[ Театр, которому можно ]

Он с самого начала всё понарушал. Явившись в месяц поста и строгого самоограничения, театральный фестиваль нарушил спокойствие особо религиозного большинства, под лицедейскими постановками плохо скрывая внушительный харам. Дальше – больше.

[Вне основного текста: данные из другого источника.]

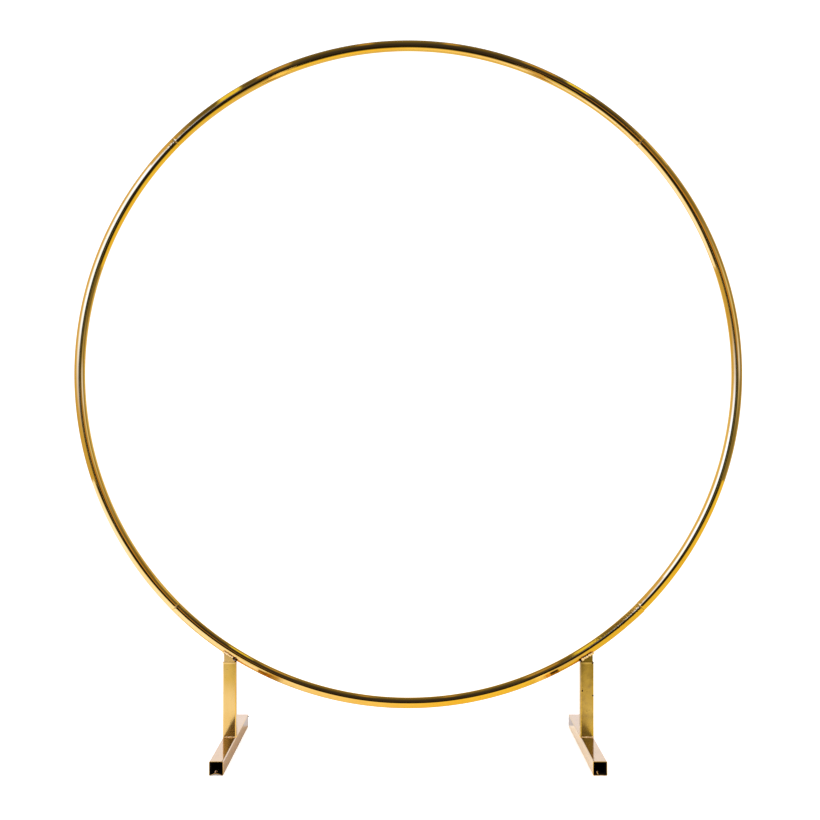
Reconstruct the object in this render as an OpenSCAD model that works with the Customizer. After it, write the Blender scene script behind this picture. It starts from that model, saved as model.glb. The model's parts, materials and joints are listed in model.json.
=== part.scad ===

Малый театр, от которого все ждали большого чуда, отыг-рался Чеховым. «Свадьба, свадьба, свадьба» выставила ещё свеженькой публике буйную девушку Наталью Степановну. И эта импульсивная молодая особа, совершенно забыв об этикете и правилах приличья незамужних девиц, валялась перед президентом (Муху Алиев, представители правительства и Минкульта посетили премьерный спектакль) прямо на полу, громко кричала, не умела готовить и (о ужас!) на протяжении всей постановки женила на себе соседа.

Не ангел

Исправить положение должна была Грузия. Название моноспектакля А. Варсимашвили «Жёлтый ангел» внушало надежду на кроткие интонации и более-менее нравственный сюжет. Но актриса с мировым и трудно произносимым именем, вернее, фамилией Мегвинетухуцеси, появившись на сцене в брюках и совершенно одна, разрушила всякие надежды. Ирина, дочь известного грузинского актёра Отара Мегвинетухуцеси, больше часа держала зрительское внимание и взгляды на себе, неярко одетой, не разыгрывающей безответной любви и даже не совсем молодой женщине. Поясню: «Жёлтый ангел» – спектакль одного актёра, поставленный театром к 115-летию со дня рождения известного поэта-песенника Александра Вертинского.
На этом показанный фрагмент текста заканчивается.